**INPUT RECORDS:**
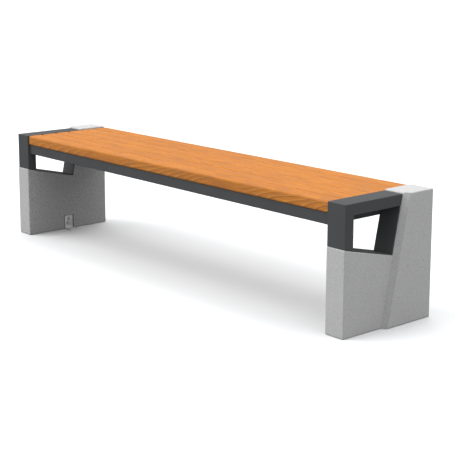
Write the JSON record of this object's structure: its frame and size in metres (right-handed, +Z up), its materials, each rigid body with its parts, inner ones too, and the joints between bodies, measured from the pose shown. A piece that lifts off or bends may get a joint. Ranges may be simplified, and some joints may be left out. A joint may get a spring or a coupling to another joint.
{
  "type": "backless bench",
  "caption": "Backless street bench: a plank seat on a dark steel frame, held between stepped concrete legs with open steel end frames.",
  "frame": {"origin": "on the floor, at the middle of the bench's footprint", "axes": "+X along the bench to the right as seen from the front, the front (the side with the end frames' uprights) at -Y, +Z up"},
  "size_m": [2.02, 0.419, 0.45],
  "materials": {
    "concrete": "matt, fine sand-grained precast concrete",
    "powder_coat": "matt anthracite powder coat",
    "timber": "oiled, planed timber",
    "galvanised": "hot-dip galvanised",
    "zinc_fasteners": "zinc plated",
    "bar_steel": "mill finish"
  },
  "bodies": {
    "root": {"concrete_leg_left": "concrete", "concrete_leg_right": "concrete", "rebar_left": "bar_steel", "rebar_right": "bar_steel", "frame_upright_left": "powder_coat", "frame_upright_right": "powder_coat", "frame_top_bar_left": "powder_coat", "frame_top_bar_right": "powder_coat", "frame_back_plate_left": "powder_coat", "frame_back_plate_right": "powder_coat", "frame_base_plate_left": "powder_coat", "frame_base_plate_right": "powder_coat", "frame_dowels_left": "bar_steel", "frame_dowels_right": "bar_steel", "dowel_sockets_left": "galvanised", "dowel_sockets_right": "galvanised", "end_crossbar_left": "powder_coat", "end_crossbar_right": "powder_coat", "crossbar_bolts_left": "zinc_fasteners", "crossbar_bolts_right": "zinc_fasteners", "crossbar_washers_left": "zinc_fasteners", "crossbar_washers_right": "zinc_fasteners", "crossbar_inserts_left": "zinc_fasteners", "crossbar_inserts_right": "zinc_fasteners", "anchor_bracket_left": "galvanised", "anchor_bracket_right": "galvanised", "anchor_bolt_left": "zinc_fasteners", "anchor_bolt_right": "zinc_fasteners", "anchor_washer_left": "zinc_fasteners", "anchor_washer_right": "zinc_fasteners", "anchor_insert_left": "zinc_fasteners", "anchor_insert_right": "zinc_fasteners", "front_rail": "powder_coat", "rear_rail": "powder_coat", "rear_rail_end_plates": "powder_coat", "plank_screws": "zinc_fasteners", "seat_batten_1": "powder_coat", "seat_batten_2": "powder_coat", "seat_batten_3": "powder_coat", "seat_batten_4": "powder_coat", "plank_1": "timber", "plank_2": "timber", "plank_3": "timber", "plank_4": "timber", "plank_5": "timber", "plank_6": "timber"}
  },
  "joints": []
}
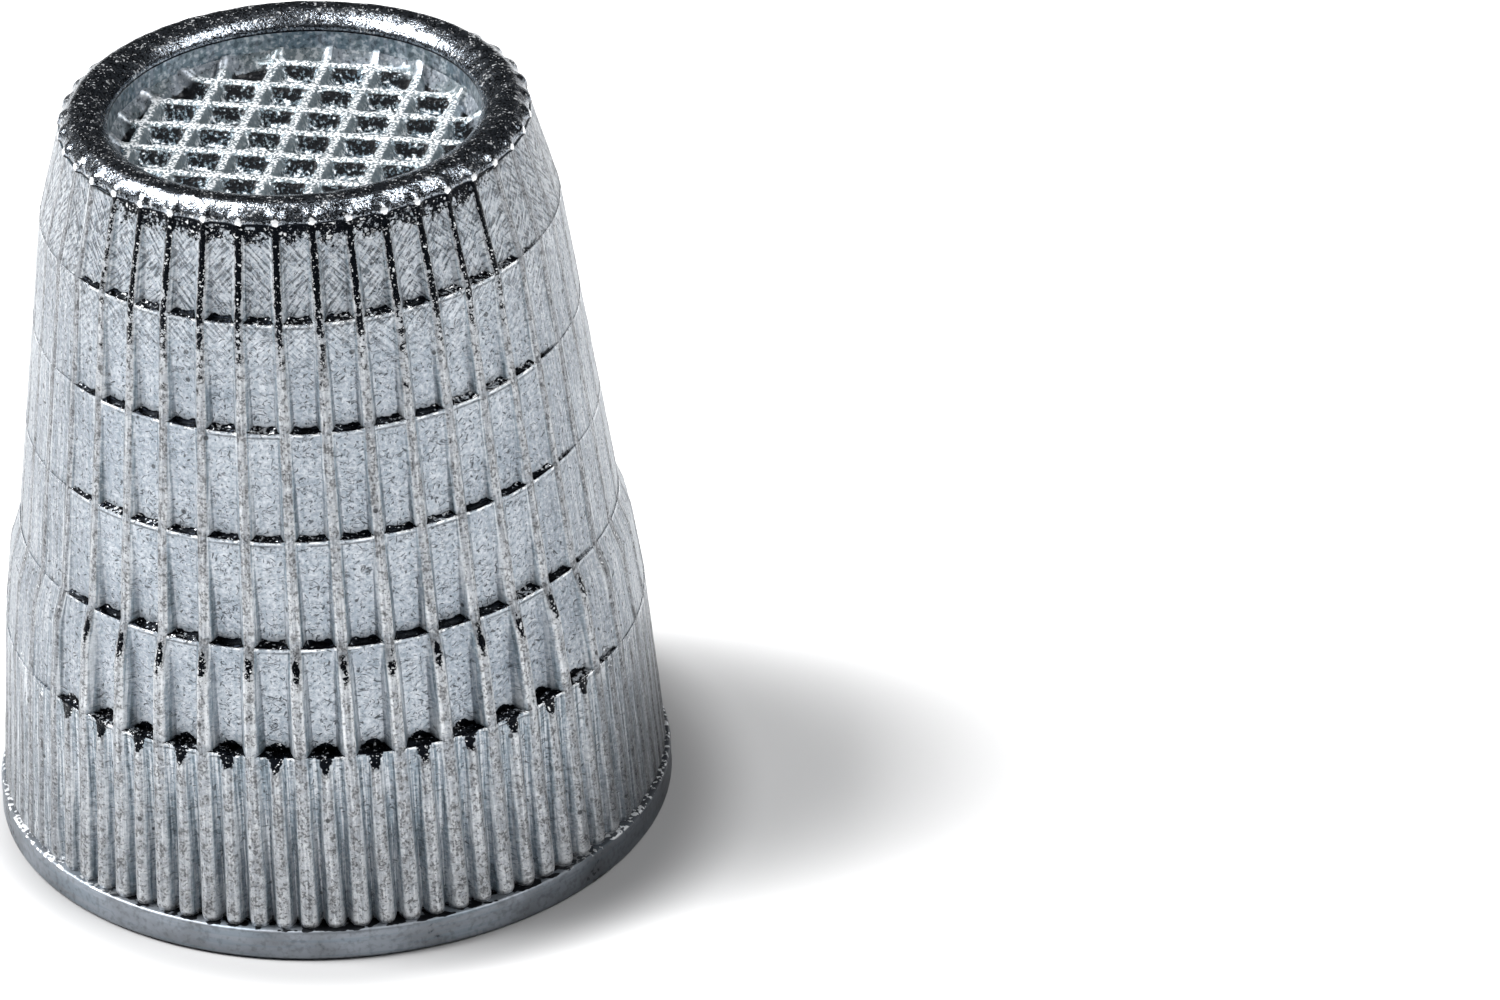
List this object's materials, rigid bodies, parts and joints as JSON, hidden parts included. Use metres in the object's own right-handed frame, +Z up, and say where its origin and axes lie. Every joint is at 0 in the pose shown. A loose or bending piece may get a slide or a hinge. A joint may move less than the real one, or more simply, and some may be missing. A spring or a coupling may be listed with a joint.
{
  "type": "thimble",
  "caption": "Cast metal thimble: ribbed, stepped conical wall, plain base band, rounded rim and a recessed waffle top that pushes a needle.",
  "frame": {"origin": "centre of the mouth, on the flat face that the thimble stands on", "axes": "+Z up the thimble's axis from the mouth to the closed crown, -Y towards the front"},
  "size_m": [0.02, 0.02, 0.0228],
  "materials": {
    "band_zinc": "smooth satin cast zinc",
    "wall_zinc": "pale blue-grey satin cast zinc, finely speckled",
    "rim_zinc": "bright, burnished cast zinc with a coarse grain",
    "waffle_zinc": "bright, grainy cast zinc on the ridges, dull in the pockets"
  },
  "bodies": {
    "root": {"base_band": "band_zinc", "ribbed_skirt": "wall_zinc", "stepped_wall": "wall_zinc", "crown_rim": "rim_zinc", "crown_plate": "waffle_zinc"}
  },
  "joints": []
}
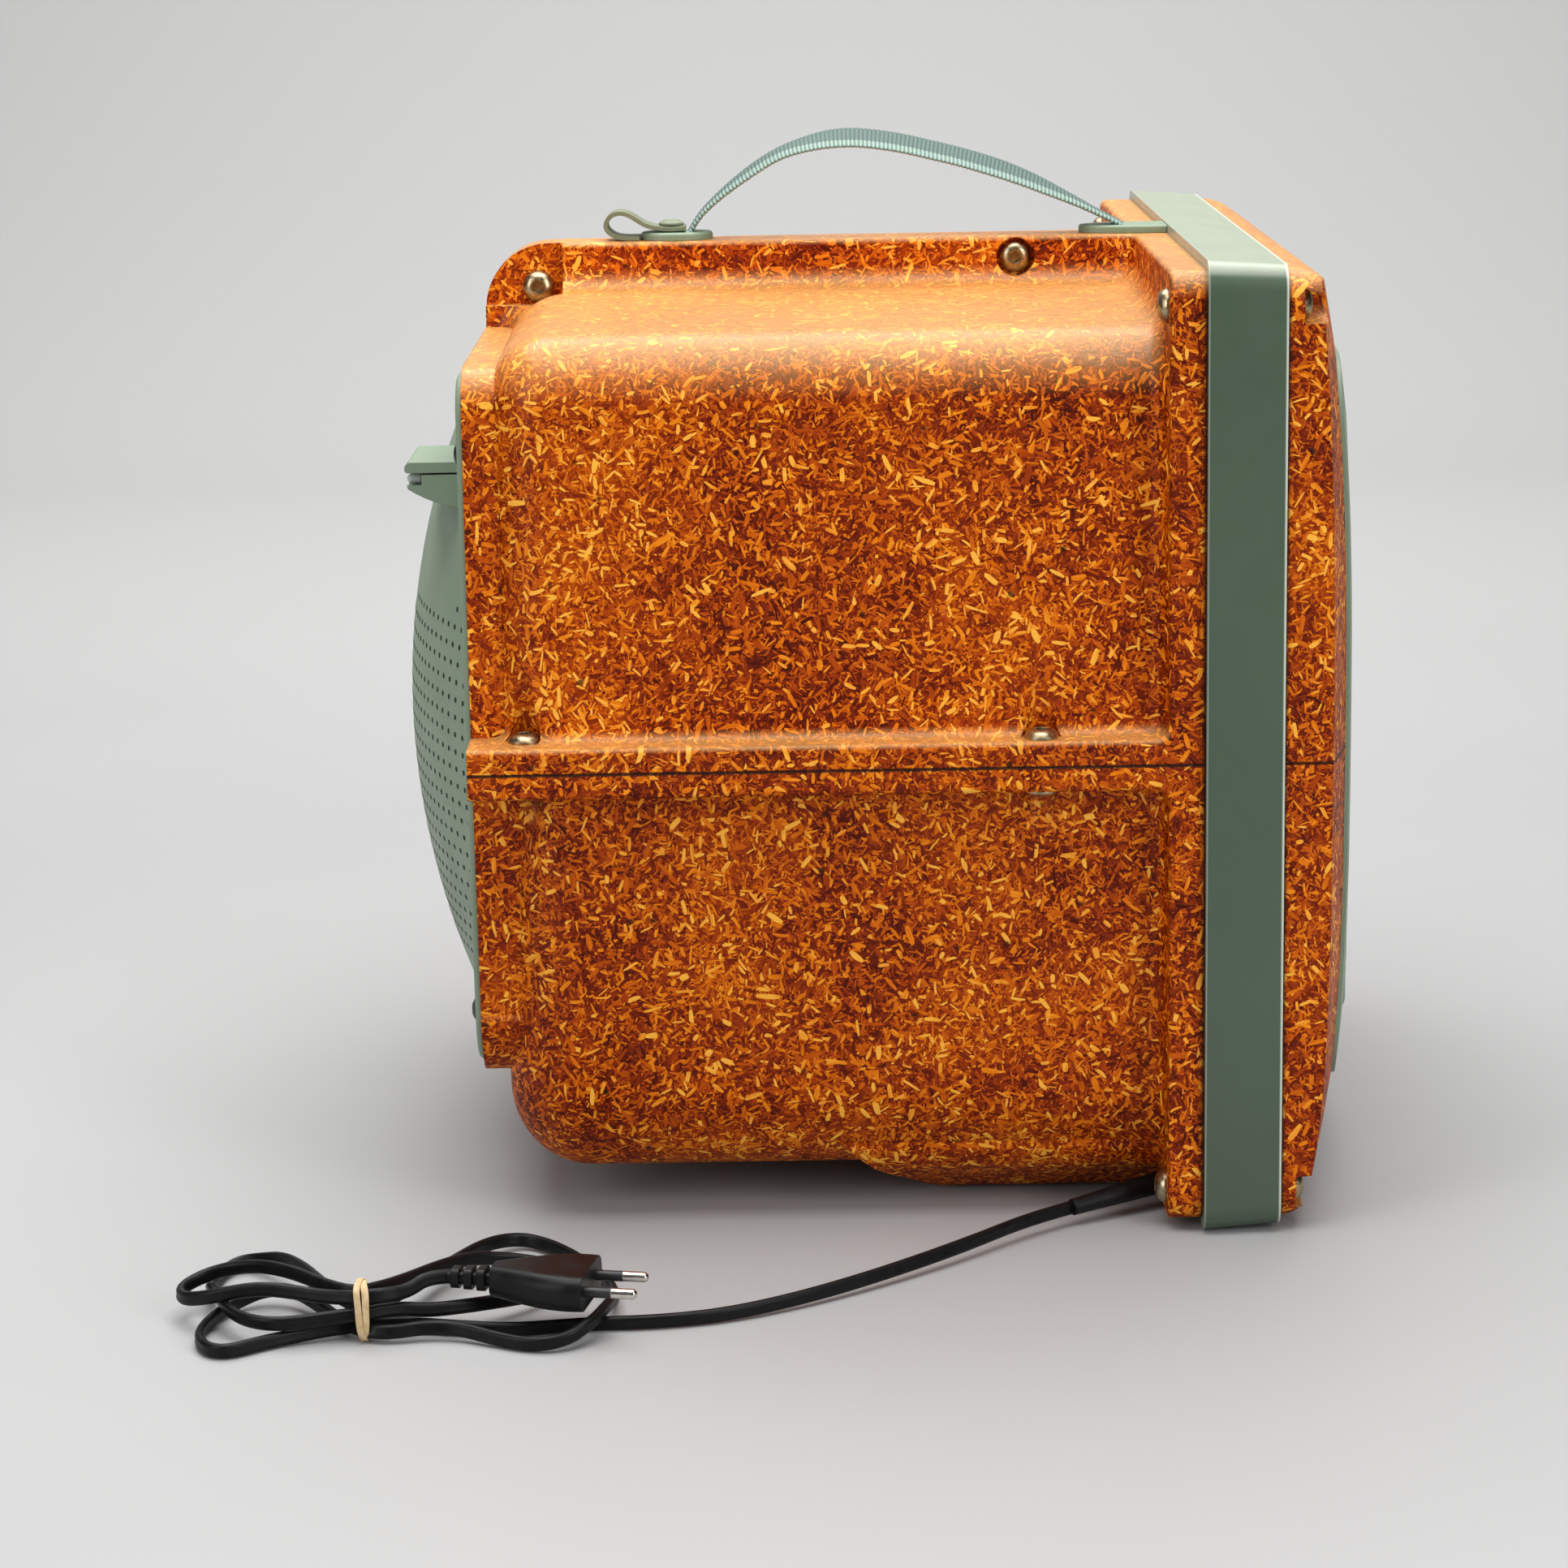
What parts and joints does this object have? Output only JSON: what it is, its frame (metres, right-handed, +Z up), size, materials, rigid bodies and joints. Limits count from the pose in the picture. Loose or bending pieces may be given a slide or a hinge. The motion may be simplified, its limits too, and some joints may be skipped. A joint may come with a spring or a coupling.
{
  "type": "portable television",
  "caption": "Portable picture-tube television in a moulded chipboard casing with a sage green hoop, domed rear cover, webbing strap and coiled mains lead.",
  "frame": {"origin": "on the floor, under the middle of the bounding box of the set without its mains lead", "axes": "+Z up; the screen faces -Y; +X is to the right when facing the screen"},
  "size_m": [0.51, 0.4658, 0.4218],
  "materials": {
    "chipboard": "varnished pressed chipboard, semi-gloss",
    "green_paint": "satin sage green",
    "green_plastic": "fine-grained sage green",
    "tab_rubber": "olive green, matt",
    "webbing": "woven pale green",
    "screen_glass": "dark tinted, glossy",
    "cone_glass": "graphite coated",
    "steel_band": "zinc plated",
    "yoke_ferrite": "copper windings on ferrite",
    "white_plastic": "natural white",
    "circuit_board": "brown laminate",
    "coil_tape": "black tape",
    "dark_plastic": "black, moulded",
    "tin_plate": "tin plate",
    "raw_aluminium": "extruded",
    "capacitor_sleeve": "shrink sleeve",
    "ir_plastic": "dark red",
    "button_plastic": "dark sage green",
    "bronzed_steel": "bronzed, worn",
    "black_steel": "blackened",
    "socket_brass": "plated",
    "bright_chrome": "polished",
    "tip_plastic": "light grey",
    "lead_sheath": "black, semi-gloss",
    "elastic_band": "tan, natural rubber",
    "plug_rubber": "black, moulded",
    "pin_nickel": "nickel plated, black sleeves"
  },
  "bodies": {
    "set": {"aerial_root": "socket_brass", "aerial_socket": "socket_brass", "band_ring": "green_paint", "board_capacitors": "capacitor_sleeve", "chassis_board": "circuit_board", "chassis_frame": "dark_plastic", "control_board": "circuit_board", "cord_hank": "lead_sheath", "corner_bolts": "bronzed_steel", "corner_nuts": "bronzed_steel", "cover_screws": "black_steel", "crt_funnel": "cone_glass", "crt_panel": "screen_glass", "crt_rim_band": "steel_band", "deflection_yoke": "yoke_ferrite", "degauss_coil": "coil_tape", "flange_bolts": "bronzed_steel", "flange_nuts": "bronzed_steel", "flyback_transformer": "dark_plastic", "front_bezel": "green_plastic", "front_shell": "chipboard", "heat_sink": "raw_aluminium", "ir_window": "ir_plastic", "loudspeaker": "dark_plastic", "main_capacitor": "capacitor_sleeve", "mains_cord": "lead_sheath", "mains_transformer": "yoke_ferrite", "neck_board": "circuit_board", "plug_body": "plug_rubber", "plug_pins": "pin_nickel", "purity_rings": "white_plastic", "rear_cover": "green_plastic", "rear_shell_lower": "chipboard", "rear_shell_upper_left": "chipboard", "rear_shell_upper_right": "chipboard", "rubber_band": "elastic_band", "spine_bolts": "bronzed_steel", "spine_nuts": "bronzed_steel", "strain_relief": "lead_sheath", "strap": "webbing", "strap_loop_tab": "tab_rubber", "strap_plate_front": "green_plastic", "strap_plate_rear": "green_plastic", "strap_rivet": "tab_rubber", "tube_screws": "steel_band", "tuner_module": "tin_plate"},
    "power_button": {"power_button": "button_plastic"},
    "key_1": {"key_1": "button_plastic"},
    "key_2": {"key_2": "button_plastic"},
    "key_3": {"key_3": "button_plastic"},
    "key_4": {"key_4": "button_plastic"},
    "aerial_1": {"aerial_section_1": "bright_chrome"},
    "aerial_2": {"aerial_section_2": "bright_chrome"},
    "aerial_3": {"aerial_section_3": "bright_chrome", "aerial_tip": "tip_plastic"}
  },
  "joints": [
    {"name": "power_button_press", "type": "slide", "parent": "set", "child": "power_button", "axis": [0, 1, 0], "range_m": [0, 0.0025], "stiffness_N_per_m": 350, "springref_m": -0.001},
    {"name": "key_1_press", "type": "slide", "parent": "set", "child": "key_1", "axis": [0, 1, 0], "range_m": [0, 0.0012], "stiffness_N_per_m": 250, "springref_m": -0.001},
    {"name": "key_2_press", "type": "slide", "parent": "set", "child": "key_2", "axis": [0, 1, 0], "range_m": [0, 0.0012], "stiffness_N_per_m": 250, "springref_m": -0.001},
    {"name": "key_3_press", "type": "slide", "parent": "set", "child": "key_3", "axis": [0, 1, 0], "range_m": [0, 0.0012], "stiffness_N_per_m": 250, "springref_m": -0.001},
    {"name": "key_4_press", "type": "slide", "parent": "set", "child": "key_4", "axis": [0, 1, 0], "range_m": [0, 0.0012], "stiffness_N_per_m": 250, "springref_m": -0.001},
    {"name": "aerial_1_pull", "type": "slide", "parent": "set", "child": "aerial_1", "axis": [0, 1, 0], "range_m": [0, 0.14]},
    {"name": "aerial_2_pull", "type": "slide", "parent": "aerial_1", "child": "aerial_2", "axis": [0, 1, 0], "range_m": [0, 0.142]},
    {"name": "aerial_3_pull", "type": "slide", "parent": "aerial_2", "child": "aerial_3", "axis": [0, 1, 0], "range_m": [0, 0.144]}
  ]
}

**WHAT TO DO:** Among the lines above, how many contain the string "picture"? State the number alone.

**EXPECTED ANSWER:** 2